First, Gmail will notify the user with a tiny broken lock icon in the recipient field if they are sending an e-mail to someone who is not using an e-mail service that has TLS encryption. Clicking on the lock icon will pull up an alert that tells the sender about the risks involved when e-mailing someone without TLS encryption, with some suggestions on how to avoid doing so.

By default, Gmail encrypts e-mails exchanged with a protocol called Transport Layer Security. It is only effective if both sender and recipient of e-mails support TLS. Google’s findings show that 40 to 50 percent of e-mails sent between Gmail and other e-mail providers are not encrypted, so this new feature will be helping users decide if they should hold back from sending sensitive information via unsecured channels.

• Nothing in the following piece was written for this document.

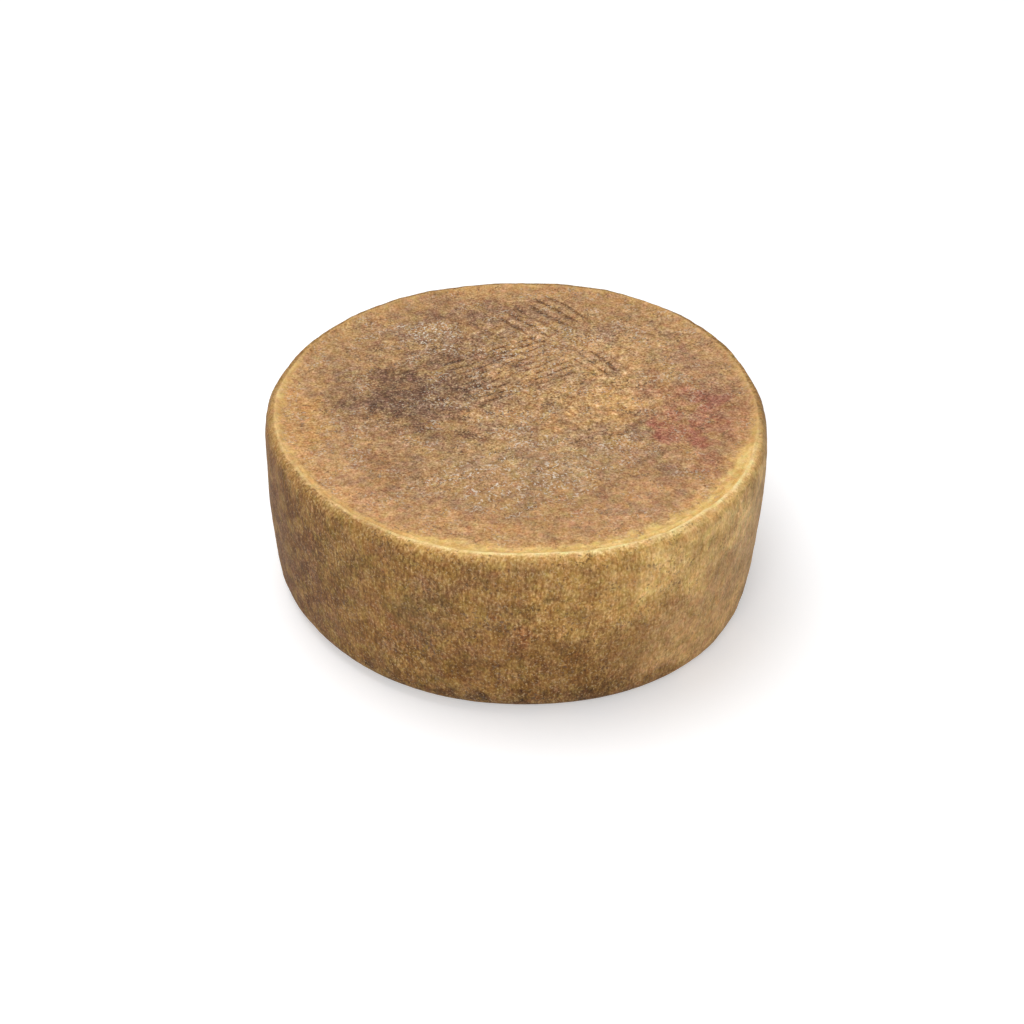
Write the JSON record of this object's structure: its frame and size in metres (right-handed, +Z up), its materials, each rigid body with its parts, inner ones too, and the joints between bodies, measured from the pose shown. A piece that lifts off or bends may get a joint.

If the e-mail is from an unauthenticated source, there will be a red question mark where their company logo or default Gmail logo should be.

Next, Gmail will now use a bright red question mark icon for e-mails that cannot be authenticated by their system. As explained in their Help section, the authentication is important for users who wish to avoid forged e-mails claiming to come from banks or any other major service provider. This feature is designed to visually notify the user on the authenticity of the e-mail, and it should help the user be more careful when replying to, or clicking on links sent by suspicious senders.

Google stresses that not all affect e-mail is necessarily dangerous, and that the new features are designed to help Gmail users make safer decisions. It’s no surprise that this is Google’s part in Safer Internet Day 2016, just like their free 2GB boost to existing Google Drive users for completing a simple security check-up.